** begin DATASET CONTENT **

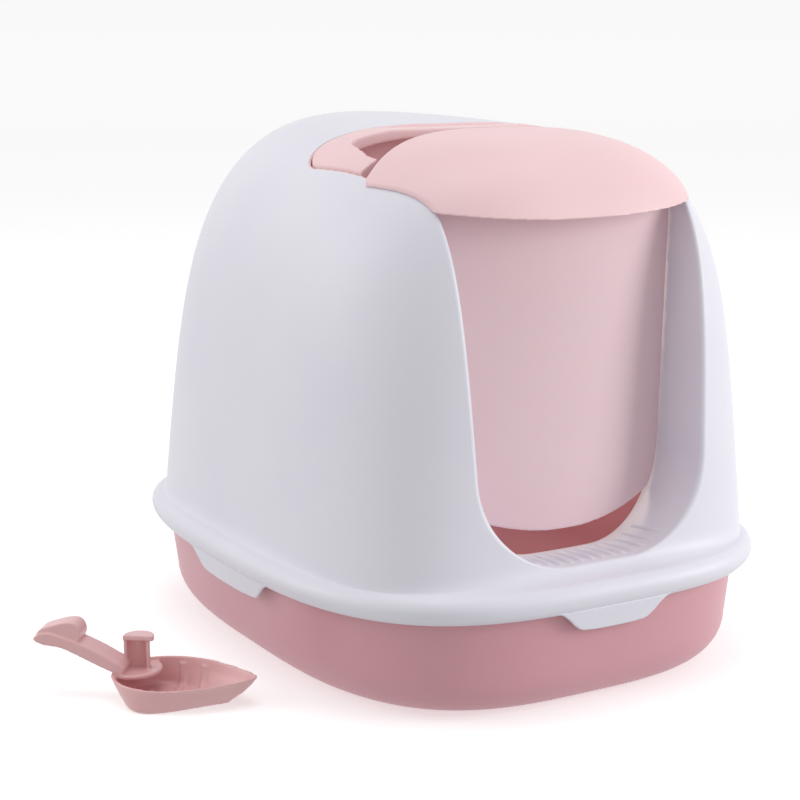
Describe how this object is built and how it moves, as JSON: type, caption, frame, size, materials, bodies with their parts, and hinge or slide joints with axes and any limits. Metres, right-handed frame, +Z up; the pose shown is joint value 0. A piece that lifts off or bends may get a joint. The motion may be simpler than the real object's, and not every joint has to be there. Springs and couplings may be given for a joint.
{
  "type": "hooded cat litter box",
  "caption": "Hooded cat litter box: open pan, domed lift-off hood with swing door, visor, carry handle and snap tabs, and a hooked scoop.",
  "frame": {"origin": "centre of the pan's flat underside, on the floor", "axes": "+Z up, entrance towards -Y, +X to the right when facing +Y"},
  "size_m": [0.5462, 0.4976, 0.4077],
  "materials": {
    "white_shell": "fine satin moulded plastic, cool white",
    "pink_shell": "satin moulded plastic, dusty pink",
    "visor_pink": "satin moulded plastic, light pink",
    "door_tint": "frosted translucent moulded plastic, pink tint",
    "scoop_pink": "semi-gloss moulded plastic, dusty pink",
    "pin_plastic": "plain moulded plastic",
    "charcoal_foam": "open charcoal filter foam"
  },
  "bodies": {
    "pan": {"litter_pan": "pink_shell"},
    "hood": {"hood_shell": "white_shell", "entrance_frame": "white_shell", "visor": "visor_pink", "handle_cup": "visor_pink", "handle_pin_left": "pin_plastic", "handle_pin_right": "pin_plastic", "door_pin_left": "pin_plastic", "door_pin_right": "pin_plastic", "filter_tray": "white_shell", "filter_pad": "charcoal_foam"},
    "door": {"door_flap": "door_tint"},
    "handle": {"carry_handle": "visor_pink"},
    "tab_front": {"latch_front": "white_shell"},
    "tab_back": {"latch_back": "white_shell"},
    "tab_left": {"latch_left": "white_shell"},
    "tab_right": {"latch_right": "white_shell"},
    "scoop": {"scoop": "scoop_pink"}
  },
  "joints": [
    {"name": "hood_lift", "type": "slide", "parent": "pan", "child": "hood", "axis": [0, 0, 1], "range_m": [0, 0.15]},
    {"name": "door_swing", "type": "hinge", "parent": "hood", "child": "door", "pos_m": [0, -0.163, 0.357], "axis": [1, 0, 0], "range_deg": [-50, 70]},
    {"name": "handle_raise", "type": "hinge", "parent": "hood", "child": "handle", "pos_m": [0, -0.084, 0.3705], "axis": [1, 0, 0], "range_deg": [0, 76]},
    {"name": "tab_front_pull", "type": "hinge", "parent": "hood", "child": "tab_front", "pos_m": [0, -0.244, 0.079], "axis": [-1, 0, 0], "range_deg": [0, 15], "stiffness_Nm_per_rad": 0.6},
    {"name": "tab_back_pull", "type": "hinge", "parent": "hood", "child": "tab_back", "pos_m": [0, 0.244, 0.079], "axis": [1, 0, 0], "range_deg": [0, 15], "stiffness_Nm_per_rad": 0.6},
    {"name": "tab_left_pull", "type": "hinge", "parent": "hood", "child": "tab_left", "pos_m": [-0.1952, 0, 0.079], "axis": [0, 1, 0], "range_deg": [0, 15], "stiffness_Nm_per_rad": 0.6},
    {"name": "tab_right_pull", "type": "hinge", "parent": "hood", "child": "tab_right", "pos_m": [0.1952, 0, 0.079], "axis": [0, -1, 0], "range_deg": [0, 15], "stiffness_Nm_per_rad": 0.6},
    {"name": "scoop_pick", "type": "slide", "parent": "pan", "child": "scoop", "axis": [0, 0, 1], "range_m": [0, 0.15]}
  ]
}
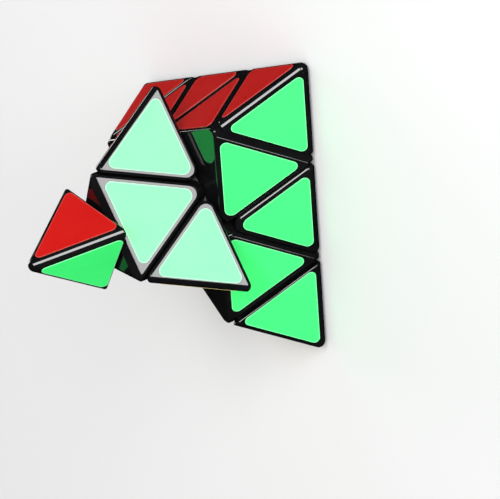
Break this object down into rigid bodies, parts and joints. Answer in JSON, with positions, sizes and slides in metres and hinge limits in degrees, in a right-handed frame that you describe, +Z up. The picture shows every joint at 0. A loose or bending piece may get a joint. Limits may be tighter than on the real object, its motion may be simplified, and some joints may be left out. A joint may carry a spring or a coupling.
{
  "type": "pyramid twisty puzzle",
  "caption": "Tetrahedral twisty puzzle in black plastic with coloured triangle stickers, apex layer and tip part turned.",
  "frame": {"origin": "middle of the base face, on the plane the puzzle stands on", "axes": "+Z up along the apex axis; the front (green) face looks along -Y; +X towards the right corner's side"},
  "size_m": [0.0926, 0.0862, 0.0765],
  "materials": {
    "black_plastic": "gloss",
    "inner_plastic": "satin",
    "core_plastic": "satin",
    "zinc_steel": "bright zinc",
    "spring_steel": "drawn wire",
    "sticker_green": "satin vinyl",
    "sticker_red": "satin vinyl",
    "sticker_yellow": "satin vinyl",
    "sticker_blue": "satin vinyl"
  },
  "bodies": {
    "base_body": {"axle_screws": "zinc_steel", "core": "core_plastic", "corner_foot_left": "inner_plastic", "corner_foot_rear": "inner_plastic", "corner_foot_right": "inner_plastic", "corner_shell_left": "black_plastic", "corner_shell_rear": "black_plastic", "corner_shell_right": "black_plastic", "edge_foot_left_rear": "inner_plastic", "edge_foot_right_left": "inner_plastic", "edge_foot_right_rear": "inner_plastic", "edge_shell_left_rear": "black_plastic", "edge_shell_right_left": "black_plastic", "edge_shell_right_rear": "black_plastic", "lower_stickers_blue": "sticker_blue", "lower_stickers_green": "sticker_green", "lower_stickers_red": "sticker_red", "lower_stickers_yellow": "sticker_yellow", "screw_washers": "zinc_steel", "spring_apex": "spring_steel", "spring_left": "spring_steel", "spring_rear": "spring_steel", "spring_right": "spring_steel"},
    "apex_layer": {"apex_layer_stickers_green": "sticker_green", "apex_layer_stickers_red": "sticker_red", "apex_layer_stickers_yellow": "sticker_yellow", "corner_foot_apex": "inner_plastic", "corner_shell_apex": "black_plastic", "edge_foot_apex_left": "inner_plastic", "edge_foot_apex_rear": "inner_plastic", "edge_foot_apex_right": "inner_plastic", "edge_shell_apex_left": "black_plastic", "edge_shell_apex_rear": "black_plastic", "edge_shell_apex_right": "black_plastic"},
    "apex_tip": {"tip_base_apex": "inner_plastic", "tip_cap_apex": "black_plastic", "tip_sticker_green_apex": "sticker_green", "tip_sticker_red_apex": "sticker_red", "tip_sticker_yellow_apex": "sticker_yellow"},
    "right_tip": {"tip_base_right": "inner_plastic", "tip_cap_right": "black_plastic", "tip_sticker_blue_right": "sticker_blue", "tip_sticker_green_right": "sticker_green", "tip_sticker_red_right": "sticker_red"},
    "left_tip": {"tip_base_left": "inner_plastic", "tip_cap_left": "black_plastic", "tip_sticker_blue_left": "sticker_blue", "tip_sticker_green_left": "sticker_green", "tip_sticker_yellow_left": "sticker_yellow"},
    "rear_tip": {"tip_base_rear": "inner_plastic", "tip_cap_rear": "black_plastic", "tip_sticker_blue_rear": "sticker_blue", "tip_sticker_red_rear": "sticker_red", "tip_sticker_yellow_rear": "sticker_yellow"}
  },
  "joints": [
    {"name": "apex_layer_turn", "type": "hinge", "parent": "base_body", "child": "apex_layer", "pos_m": [0, 0, 0.02015], "axis": [0, 0, 1], "continuous": true},
    {"name": "apex_tip_turn", "type": "hinge", "parent": "apex_layer", "child": "apex_tip", "pos_m": [0, 0, 0.02015], "axis": [0, 0, 1], "continuous": true},
    {"name": "right_tip_turn", "type": "hinge", "parent": "base_body", "child": "right_tip", "pos_m": [0, 0, 0.02015], "axis": [0.8165, -0.4714, -0.3333], "continuous": true},
    {"name": "left_tip_turn", "type": "hinge", "parent": "base_body", "child": "left_tip", "pos_m": [0, 0, 0.02015], "axis": [-0.8165, -0.4714, -0.3333], "continuous": true},
    {"name": "rear_tip_turn", "type": "hinge", "parent": "base_body", "child": "rear_tip", "pos_m": [0, 0, 0.02015], "axis": [0, 0.9428, -0.3333], "continuous": true}
  ]
}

** end DATASET CONTENT **

Quote the material exactly, leaving nothing out.

- _TASK RESPONSE_:
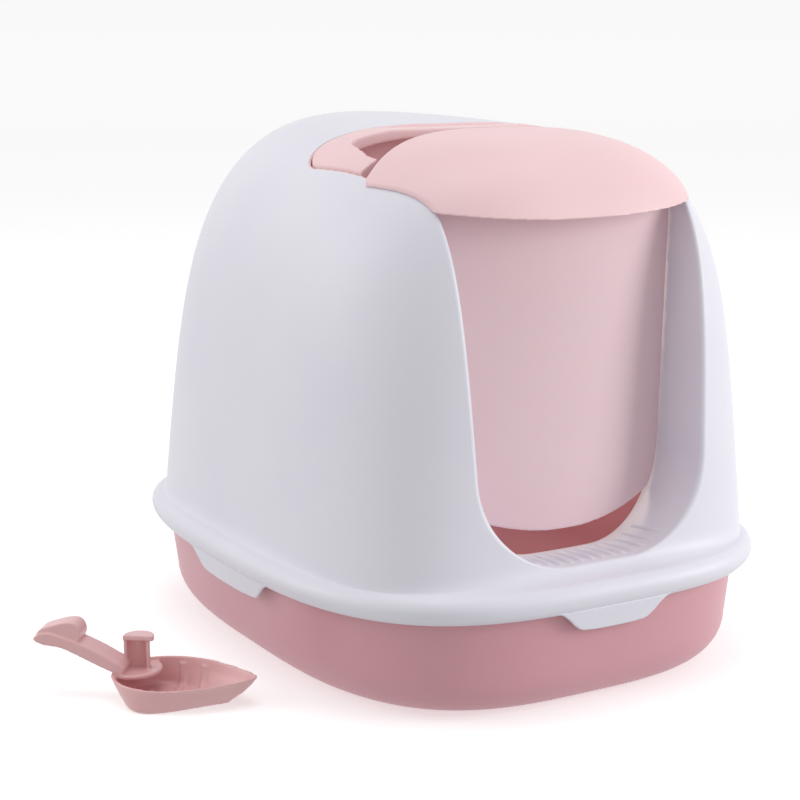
Describe how this object is built and how it moves, as JSON: type, caption, frame, size, materials, bodies with their parts, and hinge or slide joints with axes and any limits. Metres, right-handed frame, +Z up; the pose shown is joint value 0. A piece that lifts off or bends may get a joint. The motion may be simpler than the real object's, and not every joint has to be there. Springs and couplings may be given for a joint.
{
  "type": "hooded cat litter box",
  "caption": "Hooded cat litter box: open pan, domed lift-off hood with swing door, visor, carry handle and snap tabs, and a hooked scoop.",
  "frame": {"origin": "centre of the pan's flat underside, on the floor", "axes": "+Z up, entrance towards -Y, +X to the right when facing +Y"},
  "size_m": [0.5462, 0.4976, 0.4077],
  "materials": {
    "white_shell": "fine satin moulded plastic, cool white",
    "pink_shell": "satin moulded plastic, dusty pink",
    "visor_pink": "satin moulded plastic, light pink",
    "door_tint": "frosted translucent moulded plastic, pink tint",
    "scoop_pink": "semi-gloss moulded plastic, dusty pink",
    "pin_plastic": "plain moulded plastic",
    "charcoal_foam": "open charcoal filter foam"
  },
  "bodies": {
    "pan": {"litter_pan": "pink_shell"},
    "hood": {"hood_shell": "white_shell", "entrance_frame": "white_shell", "visor": "visor_pink", "handle_cup": "visor_pink", "handle_pin_left": "pin_plastic", "handle_pin_right": "pin_plastic", "door_pin_left": "pin_plastic", "door_pin_right": "pin_plastic", "filter_tray": "white_shell", "filter_pad": "charcoal_foam"},
    "door": {"door_flap": "door_tint"},
    "handle": {"carry_handle": "visor_pink"},
    "tab_front": {"latch_front": "white_shell"},
    "tab_back": {"latch_back": "white_shell"},
    "tab_left": {"latch_left": "white_shell"},
    "tab_right": {"latch_right": "white_shell"},
    "scoop": {"scoop": "scoop_pink"}
  },
  "joints": [
    {"name": "hood_lift", "type": "slide", "parent": "pan", "child": "hood", "axis": [0, 0, 1], "range_m": [0, 0.15]},
    {"name": "door_swing", "type": "hinge", "parent": "hood", "child": "door", "pos_m": [0, -0.163, 0.357], "axis": [1, 0, 0], "range_deg": [-50, 70]},
    {"name": "handle_raise", "type": "hinge", "parent": "hood", "child": "handle", "pos_m": [0, -0.084, 0.3705], "axis": [1, 0, 0], "range_deg": [0, 76]},
    {"name": "tab_front_pull", "type": "hinge", "parent": "hood", "child": "tab_front", "pos_m": [0, -0.244, 0.079], "axis": [-1, 0, 0], "range_deg": [0, 15], "stiffness_Nm_per_rad": 0.6},
    {"name": "tab_back_pull", "type": "hinge", "parent": "hood", "child": "tab_back", "pos_m": [0, 0.244, 0.079], "axis": [1, 0, 0], "range_deg": [0, 15], "stiffness_Nm_per_rad": 0.6},
    {"name": "tab_left_pull", "type": "hinge", "parent": "hood", "child": "tab_left", "pos_m": [-0.1952, 0, 0.079], "axis": [0, 1, 0], "range_deg": [0, 15], "stiffness_Nm_per_rad": 0.6},
    {"name": "tab_right_pull", "type": "hinge", "parent": "hood", "child": "tab_right", "pos_m": [0.1952, 0, 0.079], "axis": [0, -1, 0], "range_deg": [0, 15], "stiffness_Nm_per_rad": 0.6},
    {"name": "scoop_pick", "type": "slide", "parent": "pan", "child": "scoop", "axis": [0, 0, 1], "range_m": [0, 0.15]}
  ]
}
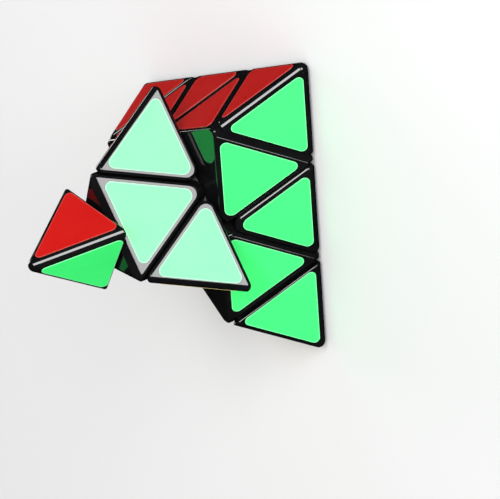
Break this object down into rigid bodies, parts and joints. Answer in JSON, with positions, sizes and slides in metres and hinge limits in degrees, in a right-handed frame that you describe, +Z up. The picture shows every joint at 0. A loose or bending piece may get a joint. Limits may be tighter than on the real object, its motion may be simplified, and some joints may be left out. A joint may carry a spring or a coupling.
{
  "type": "pyramid twisty puzzle",
  "caption": "Tetrahedral twisty puzzle in black plastic with coloured triangle stickers, apex layer and tip part turned.",
  "frame": {"origin": "middle of the base face, on the plane the puzzle stands on", "axes": "+Z up along the apex axis; the front (green) face looks along -Y; +X towards the right corner's side"},
  "size_m": [0.0926, 0.0862, 0.0765],
  "materials": {
    "black_plastic": "gloss",
    "inner_plastic": "satin",
    "core_plastic": "satin",
    "zinc_steel": "bright zinc",
    "spring_steel": "drawn wire",
    "sticker_green": "satin vinyl",
    "sticker_red": "satin vinyl",
    "sticker_yellow": "satin vinyl",
    "sticker_blue": "satin vinyl"
  },
  "bodies": {
    "base_body": {"axle_screws": "zinc_steel", "core": "core_plastic", "corner_foot_left": "inner_plastic", "corner_foot_rear": "inner_plastic", "corner_foot_right": "inner_plastic", "corner_shell_left": "black_plastic", "corner_shell_rear": "black_plastic", "corner_shell_right": "black_plastic", "edge_foot_left_rear": "inner_plastic", "edge_foot_right_left": "inner_plastic", "edge_foot_right_rear": "inner_plastic", "edge_shell_left_rear": "black_plastic", "edge_shell_right_left": "black_plastic", "edge_shell_right_rear": "black_plastic", "lower_stickers_blue": "sticker_blue", "lower_stickers_green": "sticker_green", "lower_stickers_red": "sticker_red", "lower_stickers_yellow": "sticker_yellow", "screw_washers": "zinc_steel", "spring_apex": "spring_steel", "spring_left": "spring_steel", "spring_rear": "spring_steel", "spring_right": "spring_steel"},
    "apex_layer": {"apex_layer_stickers_green": "sticker_green", "apex_layer_stickers_red": "sticker_red", "apex_layer_stickers_yellow": "sticker_yellow", "corner_foot_apex": "inner_plastic", "corner_shell_apex": "black_plastic", "edge_foot_apex_left": "inner_plastic", "edge_foot_apex_rear": "inner_plastic", "edge_foot_apex_right": "inner_plastic", "edge_shell_apex_left": "black_plastic", "edge_shell_apex_rear": "black_plastic", "edge_shell_apex_right": "black_plastic"},
    "apex_tip": {"tip_base_apex": "inner_plastic", "tip_cap_apex": "black_plastic", "tip_sticker_green_apex": "sticker_green", "tip_sticker_red_apex": "sticker_red", "tip_sticker_yellow_apex": "sticker_yellow"},
    "right_tip": {"tip_base_right": "inner_plastic", "tip_cap_right": "black_plastic", "tip_sticker_blue_right": "sticker_blue", "tip_sticker_green_right": "sticker_green", "tip_sticker_red_right": "sticker_red"},
    "left_tip": {"tip_base_left": "inner_plastic", "tip_cap_left": "black_plastic", "tip_sticker_blue_left": "sticker_blue", "tip_sticker_green_left": "sticker_green", "tip_sticker_yellow_left": "sticker_yellow"},
    "rear_tip": {"tip_base_rear": "inner_plastic", "tip_cap_rear": "black_plastic", "tip_sticker_blue_rear": "sticker_blue", "tip_sticker_red_rear": "sticker_red", "tip_sticker_yellow_rear": "sticker_yellow"}
  },
  "joints": [
    {"name": "apex_layer_turn", "type": "hinge", "parent": "base_body", "child": "apex_layer", "pos_m": [0, 0, 0.02015], "axis": [0, 0, 1], "continuous": true},
    {"name": "apex_tip_turn", "type": "hinge", "parent": "apex_layer", "child": "apex_tip", "pos_m": [0, 0, 0.02015], "axis": [0, 0, 1], "continuous": true},
    {"name": "right_tip_turn", "type": "hinge", "parent": "base_body", "child": "right_tip", "pos_m": [0, 0, 0.02015], "axis": [0.8165, -0.4714, -0.3333], "continuous": true},
    {"name": "left_tip_turn", "type": "hinge", "parent": "base_body", "child": "left_tip", "pos_m": [0, 0, 0.02015], "axis": [-0.8165, -0.4714, -0.3333], "continuous": true},
    {"name": "rear_tip_turn", "type": "hinge", "parent": "base_body", "child": "rear_tip", "pos_m": [0, 0, 0.02015], "axis": [0, 0.9428, -0.3333], "continuous": true}
  ]
}